The presented information by Boaz Keysar, Albert Saiz, Bryan Caplan was supported by researches. Each of them gave a particular argument supporting it by introducing to us evidence and examples. For instance, Albert Saiz conducted a study with 9000 graduates in the USA. He highlighted that there is a low financial return if graduates know the second language. The speaker states that “If you speak the second language, you get only 2% more wage premium”, it is compared to Turkey, Russia, Israel contexts, where knowing English as a foreign language gives an opportunity to get a salary from 10 to 20% more. I think that there is similar tendency in Kazakhstan as well. People who know English would get a chance to be employed to a well-paid and prestigious job. Adding to this point, the proficiency in the Kazakh language is also essential while getting a job.

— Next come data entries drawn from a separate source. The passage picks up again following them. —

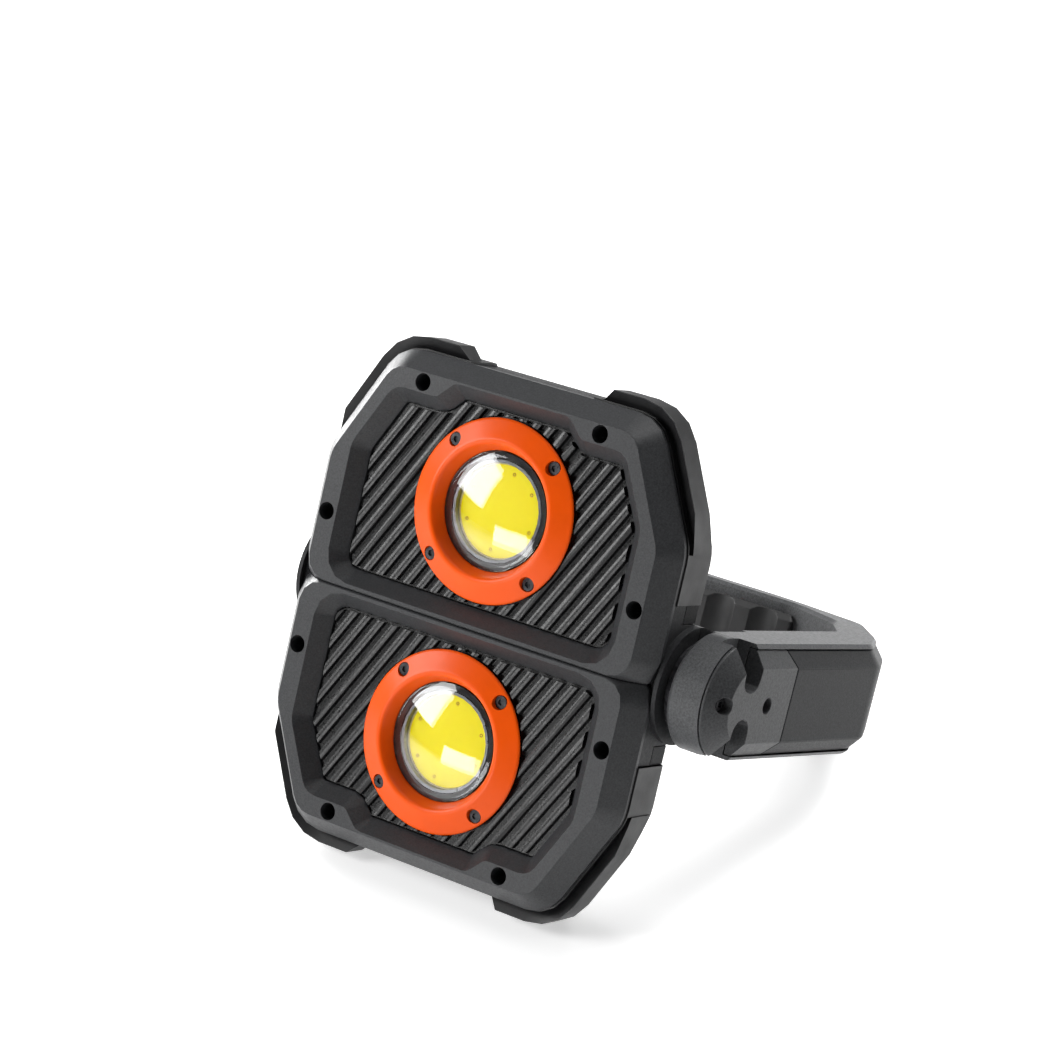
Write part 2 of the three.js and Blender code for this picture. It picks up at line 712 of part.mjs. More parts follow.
function portCover() {
  const half = FLAP_WIDE / 2;
  const low = CONTROL_Z - FLAP_HIGH / 2;
  const flap = [
    [PORT_X - half, low, 0.3],
    [PORT_X + half, low, 0.3],
    [PORT_X + half, low + FLAP_HIGH, 1.5],
    [PORT_X - half, low + FLAP_HIGH, 1.5],
  ];
  return stack([
    [rounded(flap, 3), BACK_Y - FLAP_THICK],
    [rounded(flap, 3), BACK_Y - 0.4],
    [rounded(grown(flap, -0.3), 3), BACK_Y],
  ]);
}

function chargeGauge() {
  return stack([[rounded(GAUGE), BACK_Y - WALL], [rounded(GAUGE), BACK_Y + 0.2]]);
}

function cutControls(rear) {
  const wall = [BACK_Y - WALL - 2, BACK_Y + 2];
  const half = FLAP_WIDE / 2 + GAP;
  const low = CONTROL_Z - FLAP_HIGH / 2 - 1;
  const high = CONTROL_Z + FLAP_HIGH / 2 + GAP;
  const recess = box([PORT_X - half, PORT_X + half], [BACK_Y - FLAP_THICK - GAP, wall[1]], [low, high]);
  const slot = rounded(grown(GAUGE, GAP));
  return rear
    .subtract(pin(BUTTON_R + GAP, wall, [0, CONTROL_Z], 32))
    .subtract(recess)
    .subtract(box([PORT_X - 4.8, PORT_X + 4.8], wall, [CONTROL_Z - 1.9, CONTROL_Z + 1.9]))
    .subtract(stack([[slot, wall[0]], [slot, wall[1]]]));
}

// ---------- pivot ----------

const BOLT_SEAT_X = HUB_RIM_X - 4.2;

function pivotBolt() {
  const profile = [
    [0, PACK_HALF - WALL],
    [BOLT_R, PACK_HALF - WALL],
    [BOLT_R, BOLT_SEAT_X],
    [BOLT_HEAD_R, BOLT_SEAT_X],
    [BOLT_HEAD_R, BOLT_SEAT_X + 3],
    [0, BOLT_SEAT_X + 3],
  ];
  const socket = disc(3.2, [BOLT_SEAT_X + 1, BOLT_SEAT_X + 4], 6);
  return axle(profile, 24).subtract(socket);
}

function bossPlug() {
  const under = BOSS_FACE_X - PLUG_THICK;
  const plug = axle(
    [
      [0, PACK_HALF - WALL],
      [BOLT_R, PACK_HALF - WALL],
      [BOLT_R, under],
      [PLUG_R, under],
      [PLUG_R, BOSS_FACE_X],
      [0, BOSS_FACE_X],
    ],
    32,
  );
  return mirroredX(plug.subtract(disc(4, [BOSS_FACE_X - 1.2, FAR], 6)));
}

function frictionWasher() {
  const [from, to] = [BOSS_FACE_X + GAP, HUB_BASE_X - GAP];
  const [inner, outer] = [BOLT_R + GAP, BOSS_R - 5];
  return axle([[inner, from], [outer, from], [outer, to], [inner, to]], 24);
}

// ---------- handle ----------

// Outline of the handle from above, from the pivot round to the free end of the cross-bar.
const HANDLE_OUTER = [
  [ARM_OUT, 0, 0],
  [ARM_OUT, CORNER_Y, 14],
  [ARM_OUT - 9.1, CORNER_Y + 21, 14],
  [ARM_OUT - 27.5, CORNER_Y + 47.5, 12],
  [BAR_BEND_X, BAR_BACK - 3.2, 60],
  [-BAR_END, BAR_BACK - 3.2, 0],
  [-BAR_END, 0, 0],
];
// The open space inside it.
const HANDLE_INNER = [
  [ARM_IN, -HUB_R - 8, 0],
  [ARM_IN, BAR_FRONT - 36, 14],
  [ARM_IN - 14.5, BAR_FRONT - 12, 12],
  [ARM_IN - 36, BAR_FRONT, 16],
  [-FAR, BAR_FRONT, 0],
  [-FAR, -HUB_R - 8, 0],
];

function slab(corners, half) {
  const points = rounded(corners);
  return stack([[points, -half], [points, half]], "z");
}

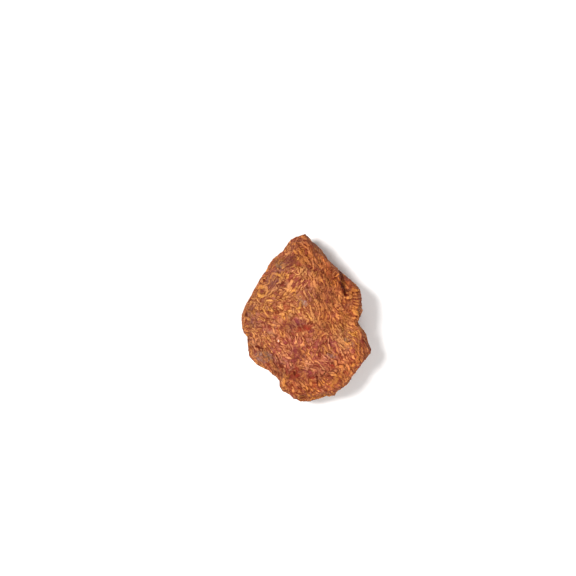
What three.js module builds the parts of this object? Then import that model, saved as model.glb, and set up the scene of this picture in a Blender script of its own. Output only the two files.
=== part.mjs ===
// A rough, broken lump of calligraphy jasper, lying on its broadest flat break.
// Millimetres, +Z up. The origin is the middle of the stone's bounding box, on the resting face.
//
// The stone is star-shaped about its heart: every direction from the heart meets the skin once.
// The skin is the nearest of the stone's breaks in that direction, roughened by small chips.
import * as THREE from "three";
import { mergeVertices } from "three/addons/utils/BufferGeometryUtils.js";

// Driving dimensions
const LENGTH = 61; // along Y, from the blunt end to the tip
const WIDTH = 47; // along X
const HEIGHT = 23; // along Z, from the resting face to the ridge

// How finely the skin is divided
const GRID_STEP = 1.48; // between neighbouring points of the grid
const HEART = new THREE.Vector3(0, 0, 10.5); // inside the stone, seen by all of its skin

// The outline seen from above, clockwise from the tip: [x, y] at the widest level of the side
const OUTLINE = [
  [-0.2, 30.5], [1.2, 29.6], [1.9, 28.1], [3.4, 26.8], [5.2, 25.5], [6.2, 23.9],
  [8.0, 21.4], [9.8, 19.6], [11.9, 17.6], [14.8, 15.0], [16.7, 13.4], [19.4, 10.6],
  [20.3, 7.3], [20.0, 4.4], [20.7, 2.7], [19.9, 0.7], [18.6, -1.1], [19.9, -3.2],
  [21.7, -5.6], [22.4, -8.3], [23.5, -11.5], [23.3, -12.5], [21.4, -14.8], [19.2, -18.1],
  [16.7, -21.2], [15.4, -23.8], [13.0, -25.7], [11.2, -26.8], [10.7, -28.2], [8.6, -28.6],
  [7.6, -28.4], [5.8, -29.0], [2.2, -30.0], [-1.1, -30.4], [-4.0, -29.5], [-5.8, -28.1],
  [-8.7, -26.4], [-9.6, -25.0], [-9.4, -23.2], [-10.5, -21.4], [-12.3, -20.3], [-13.4, -19.0],
  [-16.7, -17.6], [-18.8, -15.9], [-20.6, -13.6], [-21.0, -9.8], [-21.2, -6.9], [-22.6, -5.4],
  [-23.3, -2.2], [-23.3, 0.8], [-22.1, 4.3], [-19.9, 8.0], [-17.6, 12.3], [-14.5, 17.0],
  [-12.3, 20.8], [-10.5, 22.6], [-8.0, 24.6], [-6.2, 27.5], [-4.2, 29.3], [-2.2, 29.9],
];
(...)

Many psychological insights about bilingual people were mentioned by another interviewee. I would like to describe only one of them. Boaz Keysar suggests that learners are ready to take risks and think of dilemmas in a foreign language frequently. From my own experience, I support this point. It may be because of the mentality, but I am not adapted to take risks in the Kazakh or Russian languages. For instance, I would never be as honest and brave as while speaking English; and I cannot elaborate on the reasons for now. While listening, I have heard the voices of children talking about the benefits of learning a foreign language. It was shocking for me that many of them, in the beginning of the episode, told about the prestige. I consider it as ‘worrying moment’, because they think of only material benefits. On the other side, they mentioned the opportunity of communicating with people all around the world. Thus, I found the balance, and the ‘worrying moment’ subsided. Overall, these constructive talks gave me food for thoughts.

I got to know a lot of new information, and I would do a further research on this topic. I would definitely recommend listening to this episode to everyone, because it discloses the topic of being bilingual from diverse perspectives. Find some time to listen to the podcast, it is worth it. If you listen to this episode, what will you agree and argue with most?